EXERCISE BRIEF - Copy out each line that mentions the word "FreeCAD".

-- Begin EXCERPTED DATA --

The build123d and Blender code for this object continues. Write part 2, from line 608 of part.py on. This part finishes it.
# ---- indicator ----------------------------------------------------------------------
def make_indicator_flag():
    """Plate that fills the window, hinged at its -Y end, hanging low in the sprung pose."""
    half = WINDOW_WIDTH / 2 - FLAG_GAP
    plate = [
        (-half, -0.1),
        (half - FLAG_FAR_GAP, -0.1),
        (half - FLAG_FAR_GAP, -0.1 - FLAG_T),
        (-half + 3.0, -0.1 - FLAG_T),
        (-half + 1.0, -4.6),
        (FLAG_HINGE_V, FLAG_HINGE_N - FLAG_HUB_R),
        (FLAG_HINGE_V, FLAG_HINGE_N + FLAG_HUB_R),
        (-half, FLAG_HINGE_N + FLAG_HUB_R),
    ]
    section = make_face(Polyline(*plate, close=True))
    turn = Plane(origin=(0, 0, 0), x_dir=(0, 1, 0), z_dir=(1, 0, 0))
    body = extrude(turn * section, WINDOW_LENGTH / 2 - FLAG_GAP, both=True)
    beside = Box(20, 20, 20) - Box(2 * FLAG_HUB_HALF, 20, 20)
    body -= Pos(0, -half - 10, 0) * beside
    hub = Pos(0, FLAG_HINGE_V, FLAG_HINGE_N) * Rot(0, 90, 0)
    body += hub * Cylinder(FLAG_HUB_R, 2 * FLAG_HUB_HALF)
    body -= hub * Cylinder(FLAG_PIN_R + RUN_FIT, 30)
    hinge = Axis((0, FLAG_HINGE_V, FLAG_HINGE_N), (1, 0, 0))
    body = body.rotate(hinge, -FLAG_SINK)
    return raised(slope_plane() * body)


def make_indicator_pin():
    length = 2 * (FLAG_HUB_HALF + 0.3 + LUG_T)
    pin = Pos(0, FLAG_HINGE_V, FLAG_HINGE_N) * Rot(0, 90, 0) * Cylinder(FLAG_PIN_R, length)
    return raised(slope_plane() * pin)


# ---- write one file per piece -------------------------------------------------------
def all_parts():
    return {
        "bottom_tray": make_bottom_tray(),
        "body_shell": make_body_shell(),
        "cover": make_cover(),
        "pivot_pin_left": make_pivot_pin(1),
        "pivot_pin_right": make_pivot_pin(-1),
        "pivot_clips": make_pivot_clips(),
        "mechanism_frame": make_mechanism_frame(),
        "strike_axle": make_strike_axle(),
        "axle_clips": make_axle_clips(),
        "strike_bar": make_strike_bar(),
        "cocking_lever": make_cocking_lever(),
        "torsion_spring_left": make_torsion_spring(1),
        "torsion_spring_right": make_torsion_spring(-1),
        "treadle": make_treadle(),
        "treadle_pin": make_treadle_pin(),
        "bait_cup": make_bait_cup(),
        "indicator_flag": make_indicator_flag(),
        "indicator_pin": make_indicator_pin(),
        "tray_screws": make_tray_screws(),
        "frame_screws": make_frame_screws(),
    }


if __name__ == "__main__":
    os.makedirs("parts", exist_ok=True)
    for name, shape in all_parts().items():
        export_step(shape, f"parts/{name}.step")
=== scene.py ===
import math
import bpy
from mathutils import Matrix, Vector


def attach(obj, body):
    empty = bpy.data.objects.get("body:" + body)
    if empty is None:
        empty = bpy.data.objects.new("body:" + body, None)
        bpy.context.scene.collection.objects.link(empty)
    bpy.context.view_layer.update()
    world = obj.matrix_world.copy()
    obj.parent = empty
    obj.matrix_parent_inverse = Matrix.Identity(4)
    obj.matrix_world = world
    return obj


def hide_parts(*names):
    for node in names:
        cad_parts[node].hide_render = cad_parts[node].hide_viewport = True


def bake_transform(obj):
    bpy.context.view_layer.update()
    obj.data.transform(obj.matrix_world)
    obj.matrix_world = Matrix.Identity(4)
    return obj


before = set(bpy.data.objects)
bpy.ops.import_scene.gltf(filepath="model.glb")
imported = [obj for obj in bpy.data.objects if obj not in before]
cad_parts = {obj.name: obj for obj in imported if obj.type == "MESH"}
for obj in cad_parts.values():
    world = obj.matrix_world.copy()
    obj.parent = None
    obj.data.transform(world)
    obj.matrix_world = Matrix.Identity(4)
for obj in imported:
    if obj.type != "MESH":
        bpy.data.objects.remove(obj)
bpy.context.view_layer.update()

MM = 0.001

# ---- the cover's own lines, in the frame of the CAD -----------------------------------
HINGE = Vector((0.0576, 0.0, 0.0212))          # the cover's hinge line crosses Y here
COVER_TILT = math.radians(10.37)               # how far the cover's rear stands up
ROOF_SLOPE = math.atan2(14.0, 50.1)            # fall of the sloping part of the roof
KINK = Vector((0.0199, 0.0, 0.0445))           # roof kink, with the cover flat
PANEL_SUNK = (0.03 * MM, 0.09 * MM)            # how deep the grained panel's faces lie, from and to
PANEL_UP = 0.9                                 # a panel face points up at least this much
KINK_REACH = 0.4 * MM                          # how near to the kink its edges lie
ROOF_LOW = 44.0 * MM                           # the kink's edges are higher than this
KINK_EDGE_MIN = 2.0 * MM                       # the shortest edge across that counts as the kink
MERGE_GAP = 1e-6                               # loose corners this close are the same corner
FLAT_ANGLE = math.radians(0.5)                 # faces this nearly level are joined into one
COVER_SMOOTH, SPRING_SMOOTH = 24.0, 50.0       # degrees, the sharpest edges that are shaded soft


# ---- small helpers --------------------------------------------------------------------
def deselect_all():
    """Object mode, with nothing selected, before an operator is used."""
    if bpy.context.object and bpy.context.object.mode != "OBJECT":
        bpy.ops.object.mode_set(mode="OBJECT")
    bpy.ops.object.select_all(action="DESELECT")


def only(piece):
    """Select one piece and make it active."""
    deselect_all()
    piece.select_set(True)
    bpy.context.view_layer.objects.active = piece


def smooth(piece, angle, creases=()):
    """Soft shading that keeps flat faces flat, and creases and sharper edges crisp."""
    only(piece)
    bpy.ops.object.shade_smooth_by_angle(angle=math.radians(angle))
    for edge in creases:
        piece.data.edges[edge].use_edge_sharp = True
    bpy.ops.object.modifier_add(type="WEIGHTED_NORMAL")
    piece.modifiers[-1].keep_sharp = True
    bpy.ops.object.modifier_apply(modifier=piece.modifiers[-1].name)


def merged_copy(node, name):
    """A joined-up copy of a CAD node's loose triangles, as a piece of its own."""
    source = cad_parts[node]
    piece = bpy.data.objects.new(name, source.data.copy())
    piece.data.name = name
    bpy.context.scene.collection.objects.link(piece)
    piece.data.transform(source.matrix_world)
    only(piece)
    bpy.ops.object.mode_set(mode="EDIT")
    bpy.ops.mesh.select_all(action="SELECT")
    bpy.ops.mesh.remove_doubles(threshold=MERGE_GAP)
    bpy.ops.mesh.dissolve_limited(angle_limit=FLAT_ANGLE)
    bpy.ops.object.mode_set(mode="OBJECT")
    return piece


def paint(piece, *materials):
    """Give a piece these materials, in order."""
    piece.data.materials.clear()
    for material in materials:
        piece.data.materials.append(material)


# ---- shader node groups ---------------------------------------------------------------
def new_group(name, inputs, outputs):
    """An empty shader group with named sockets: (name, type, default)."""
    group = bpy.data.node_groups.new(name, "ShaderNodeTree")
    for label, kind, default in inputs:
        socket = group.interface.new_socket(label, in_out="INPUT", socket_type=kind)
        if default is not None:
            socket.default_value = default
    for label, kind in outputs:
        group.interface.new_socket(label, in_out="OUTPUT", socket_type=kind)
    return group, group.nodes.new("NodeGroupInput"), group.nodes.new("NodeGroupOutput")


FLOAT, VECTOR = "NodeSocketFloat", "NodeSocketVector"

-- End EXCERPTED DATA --
-- Begin EXCERPTED DATA --

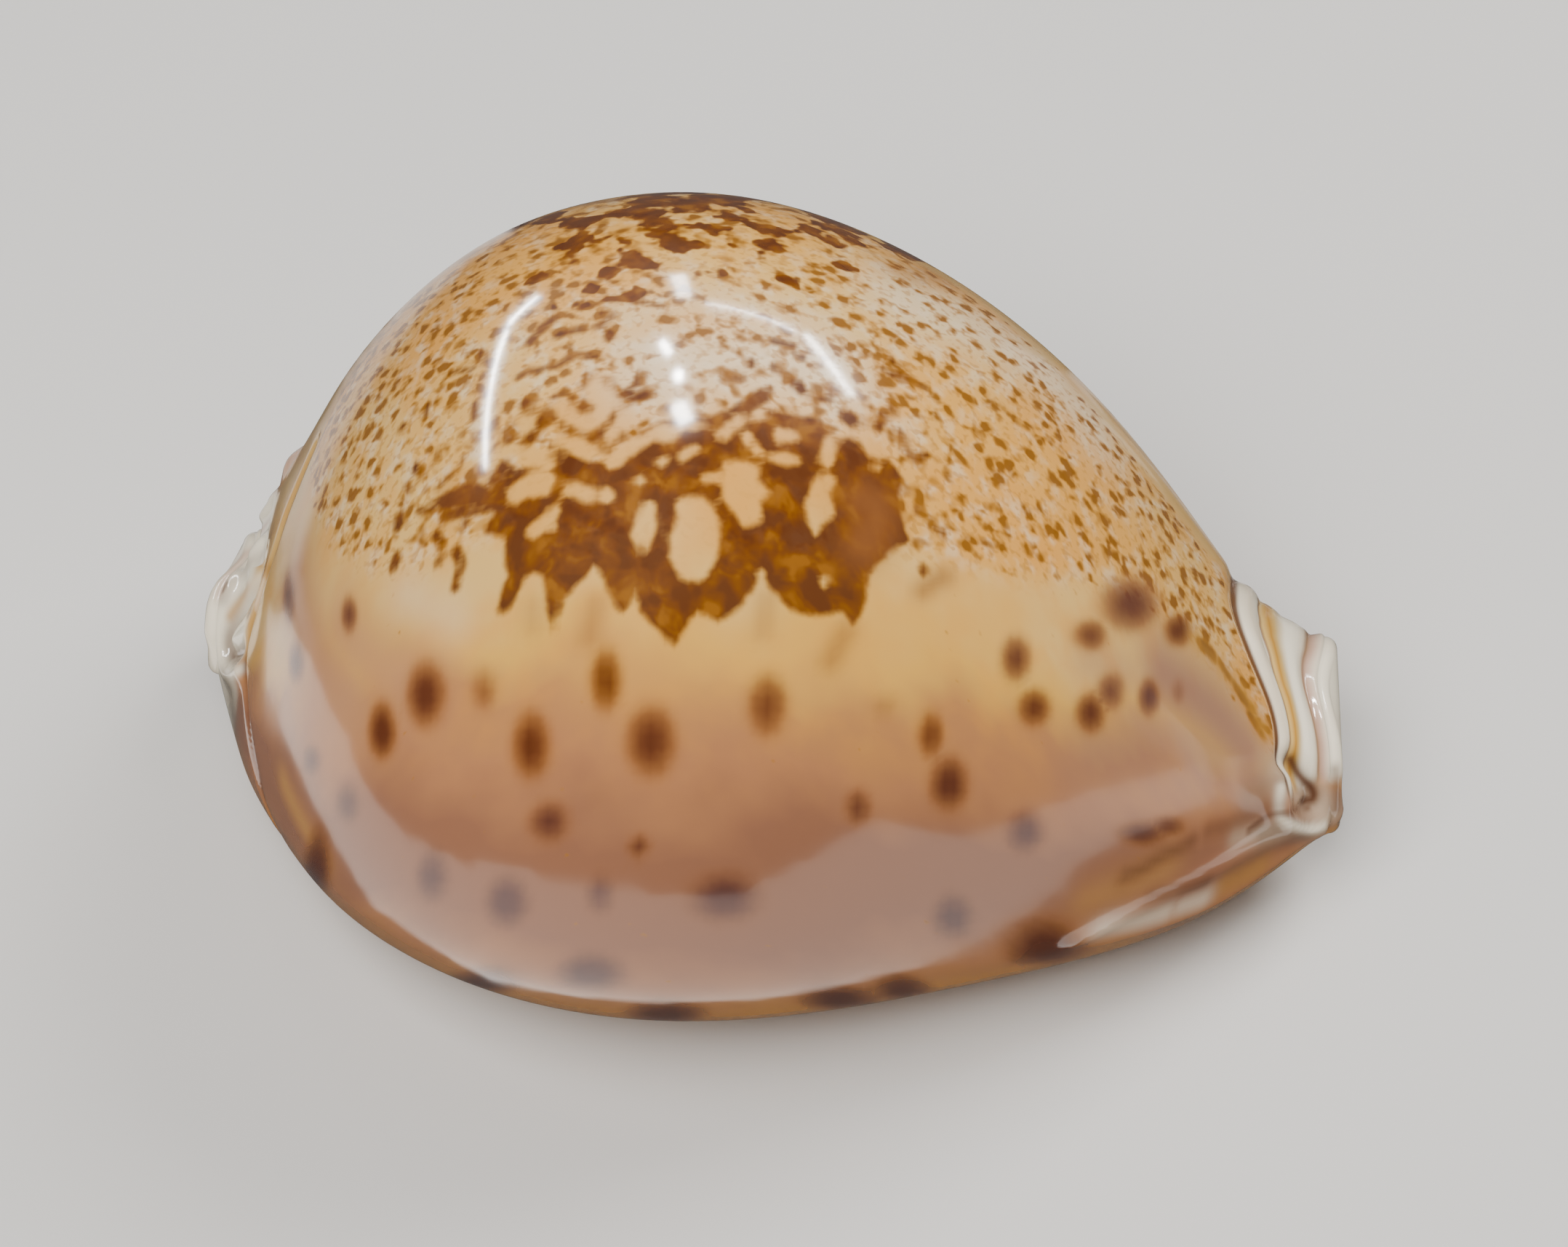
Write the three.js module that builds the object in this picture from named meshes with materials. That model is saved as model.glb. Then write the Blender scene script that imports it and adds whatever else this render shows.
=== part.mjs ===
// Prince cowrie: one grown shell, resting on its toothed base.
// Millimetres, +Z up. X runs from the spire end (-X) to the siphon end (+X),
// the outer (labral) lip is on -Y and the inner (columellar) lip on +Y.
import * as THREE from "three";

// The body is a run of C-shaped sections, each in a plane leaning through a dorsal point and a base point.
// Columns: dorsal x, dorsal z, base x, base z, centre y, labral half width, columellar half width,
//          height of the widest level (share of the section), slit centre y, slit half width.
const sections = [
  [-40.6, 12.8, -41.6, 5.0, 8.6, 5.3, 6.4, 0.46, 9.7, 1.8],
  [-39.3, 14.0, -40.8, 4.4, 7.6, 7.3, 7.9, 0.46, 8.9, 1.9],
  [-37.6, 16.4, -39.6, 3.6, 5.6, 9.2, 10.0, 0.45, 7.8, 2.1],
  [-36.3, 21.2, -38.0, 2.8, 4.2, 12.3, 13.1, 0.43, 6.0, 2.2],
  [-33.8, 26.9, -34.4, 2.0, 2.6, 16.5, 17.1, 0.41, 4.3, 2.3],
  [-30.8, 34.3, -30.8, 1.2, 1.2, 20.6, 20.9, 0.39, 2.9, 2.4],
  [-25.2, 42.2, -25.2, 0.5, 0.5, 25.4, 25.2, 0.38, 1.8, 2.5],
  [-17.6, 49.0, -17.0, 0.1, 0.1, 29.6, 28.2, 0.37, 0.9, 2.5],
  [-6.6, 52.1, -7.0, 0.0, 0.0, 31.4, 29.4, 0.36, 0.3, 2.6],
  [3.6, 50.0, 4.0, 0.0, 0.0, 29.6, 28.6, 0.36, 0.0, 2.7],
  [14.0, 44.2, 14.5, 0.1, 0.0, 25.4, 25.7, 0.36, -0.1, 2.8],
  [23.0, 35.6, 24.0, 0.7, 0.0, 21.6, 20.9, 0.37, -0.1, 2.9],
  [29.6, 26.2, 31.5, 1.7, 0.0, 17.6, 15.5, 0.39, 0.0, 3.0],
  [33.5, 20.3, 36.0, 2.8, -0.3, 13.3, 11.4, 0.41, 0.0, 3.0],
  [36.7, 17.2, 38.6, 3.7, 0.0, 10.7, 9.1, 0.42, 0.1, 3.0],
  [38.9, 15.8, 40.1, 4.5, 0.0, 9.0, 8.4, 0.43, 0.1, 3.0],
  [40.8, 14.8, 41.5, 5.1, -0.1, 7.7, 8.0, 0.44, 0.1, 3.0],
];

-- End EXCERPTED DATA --
-- Begin EXCERPTED DATA --

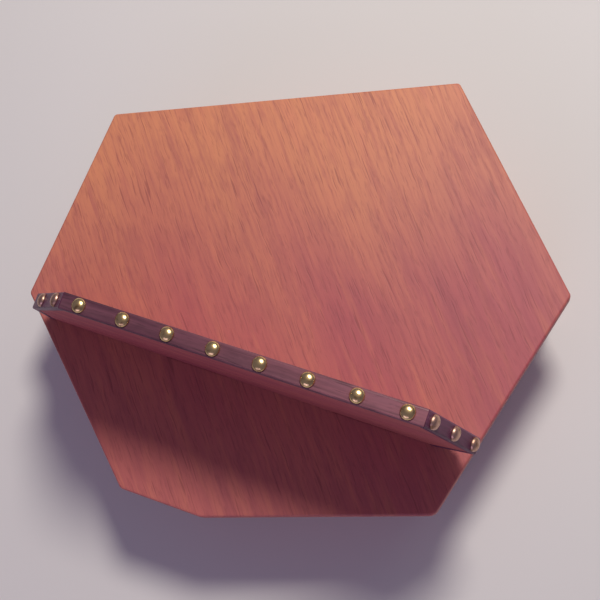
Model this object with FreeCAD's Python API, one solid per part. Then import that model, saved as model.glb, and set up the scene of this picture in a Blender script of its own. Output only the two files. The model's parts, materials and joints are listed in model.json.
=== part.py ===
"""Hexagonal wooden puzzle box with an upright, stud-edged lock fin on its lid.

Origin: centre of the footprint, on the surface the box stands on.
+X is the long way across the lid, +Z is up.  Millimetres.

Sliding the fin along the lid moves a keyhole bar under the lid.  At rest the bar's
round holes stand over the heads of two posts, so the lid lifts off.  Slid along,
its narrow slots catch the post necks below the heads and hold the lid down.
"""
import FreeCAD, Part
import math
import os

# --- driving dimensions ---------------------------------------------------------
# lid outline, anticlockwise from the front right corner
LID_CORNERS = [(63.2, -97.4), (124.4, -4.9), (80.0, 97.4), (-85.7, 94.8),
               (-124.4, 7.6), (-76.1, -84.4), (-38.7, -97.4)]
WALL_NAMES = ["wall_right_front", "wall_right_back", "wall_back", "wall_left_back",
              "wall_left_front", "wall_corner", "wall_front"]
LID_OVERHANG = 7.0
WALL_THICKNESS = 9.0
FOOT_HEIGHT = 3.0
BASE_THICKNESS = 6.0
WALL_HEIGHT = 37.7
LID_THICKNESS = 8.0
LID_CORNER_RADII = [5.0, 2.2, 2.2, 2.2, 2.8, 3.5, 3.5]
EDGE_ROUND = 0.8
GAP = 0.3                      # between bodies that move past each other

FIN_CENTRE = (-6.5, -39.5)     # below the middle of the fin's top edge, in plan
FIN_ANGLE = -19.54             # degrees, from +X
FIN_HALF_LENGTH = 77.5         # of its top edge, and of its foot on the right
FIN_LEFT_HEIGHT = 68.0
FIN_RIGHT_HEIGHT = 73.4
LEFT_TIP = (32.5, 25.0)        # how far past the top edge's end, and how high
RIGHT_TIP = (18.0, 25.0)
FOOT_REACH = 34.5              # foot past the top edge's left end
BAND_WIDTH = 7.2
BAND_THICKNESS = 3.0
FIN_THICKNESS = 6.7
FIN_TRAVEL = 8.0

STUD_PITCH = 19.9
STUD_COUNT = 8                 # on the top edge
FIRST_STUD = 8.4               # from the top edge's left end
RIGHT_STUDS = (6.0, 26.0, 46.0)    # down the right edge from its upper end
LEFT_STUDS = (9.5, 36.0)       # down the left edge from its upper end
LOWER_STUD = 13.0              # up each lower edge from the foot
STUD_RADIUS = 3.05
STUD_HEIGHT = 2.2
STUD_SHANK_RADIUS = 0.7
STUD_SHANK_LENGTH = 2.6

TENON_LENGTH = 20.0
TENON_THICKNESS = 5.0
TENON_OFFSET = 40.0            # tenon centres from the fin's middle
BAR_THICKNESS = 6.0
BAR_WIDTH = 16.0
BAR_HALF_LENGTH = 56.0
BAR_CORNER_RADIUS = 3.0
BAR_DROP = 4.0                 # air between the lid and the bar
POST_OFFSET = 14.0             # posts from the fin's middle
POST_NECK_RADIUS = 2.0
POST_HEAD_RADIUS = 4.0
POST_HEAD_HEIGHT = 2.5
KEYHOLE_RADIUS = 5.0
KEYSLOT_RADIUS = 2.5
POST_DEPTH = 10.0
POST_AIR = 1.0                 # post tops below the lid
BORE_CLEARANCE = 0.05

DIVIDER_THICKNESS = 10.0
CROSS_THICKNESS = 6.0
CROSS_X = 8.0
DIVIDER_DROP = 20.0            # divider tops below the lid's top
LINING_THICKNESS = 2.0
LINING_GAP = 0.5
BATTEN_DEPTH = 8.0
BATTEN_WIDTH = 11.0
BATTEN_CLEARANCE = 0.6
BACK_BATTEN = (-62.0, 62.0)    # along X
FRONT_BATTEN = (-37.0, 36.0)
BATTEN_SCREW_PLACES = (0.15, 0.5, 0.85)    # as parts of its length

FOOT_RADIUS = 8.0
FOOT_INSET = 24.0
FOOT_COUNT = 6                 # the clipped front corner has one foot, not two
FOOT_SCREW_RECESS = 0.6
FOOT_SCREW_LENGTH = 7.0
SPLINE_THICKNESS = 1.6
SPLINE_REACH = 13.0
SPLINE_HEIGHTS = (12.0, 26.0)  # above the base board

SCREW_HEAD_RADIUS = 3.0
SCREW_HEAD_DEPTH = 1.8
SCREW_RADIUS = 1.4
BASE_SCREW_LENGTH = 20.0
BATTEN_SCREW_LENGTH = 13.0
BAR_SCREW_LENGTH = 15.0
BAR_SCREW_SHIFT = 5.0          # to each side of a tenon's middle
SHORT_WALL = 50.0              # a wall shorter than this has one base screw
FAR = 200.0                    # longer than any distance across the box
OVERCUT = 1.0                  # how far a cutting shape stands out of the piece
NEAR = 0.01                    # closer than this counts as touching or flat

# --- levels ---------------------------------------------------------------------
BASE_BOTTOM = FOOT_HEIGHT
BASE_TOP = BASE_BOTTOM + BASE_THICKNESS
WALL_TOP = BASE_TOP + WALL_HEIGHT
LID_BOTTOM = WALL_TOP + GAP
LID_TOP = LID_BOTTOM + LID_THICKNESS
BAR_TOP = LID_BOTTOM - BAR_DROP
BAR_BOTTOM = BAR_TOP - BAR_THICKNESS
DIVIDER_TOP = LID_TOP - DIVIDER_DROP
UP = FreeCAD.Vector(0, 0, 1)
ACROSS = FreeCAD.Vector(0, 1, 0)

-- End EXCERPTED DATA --

ANSWER TO THIS EXERCISE -
Model this object with FreeCAD's Python API, one solid per part. Then import that model, saved as model.glb, and set up the scene of this picture in a Blender script of its own. Output only the two files. The model's parts, materials and joints are listed in model.json.
import FreeCAD, Part
UP = FreeCAD.Vector(0, 0, 1)
ACROSS = FreeCAD.Vector(0, 1, 0)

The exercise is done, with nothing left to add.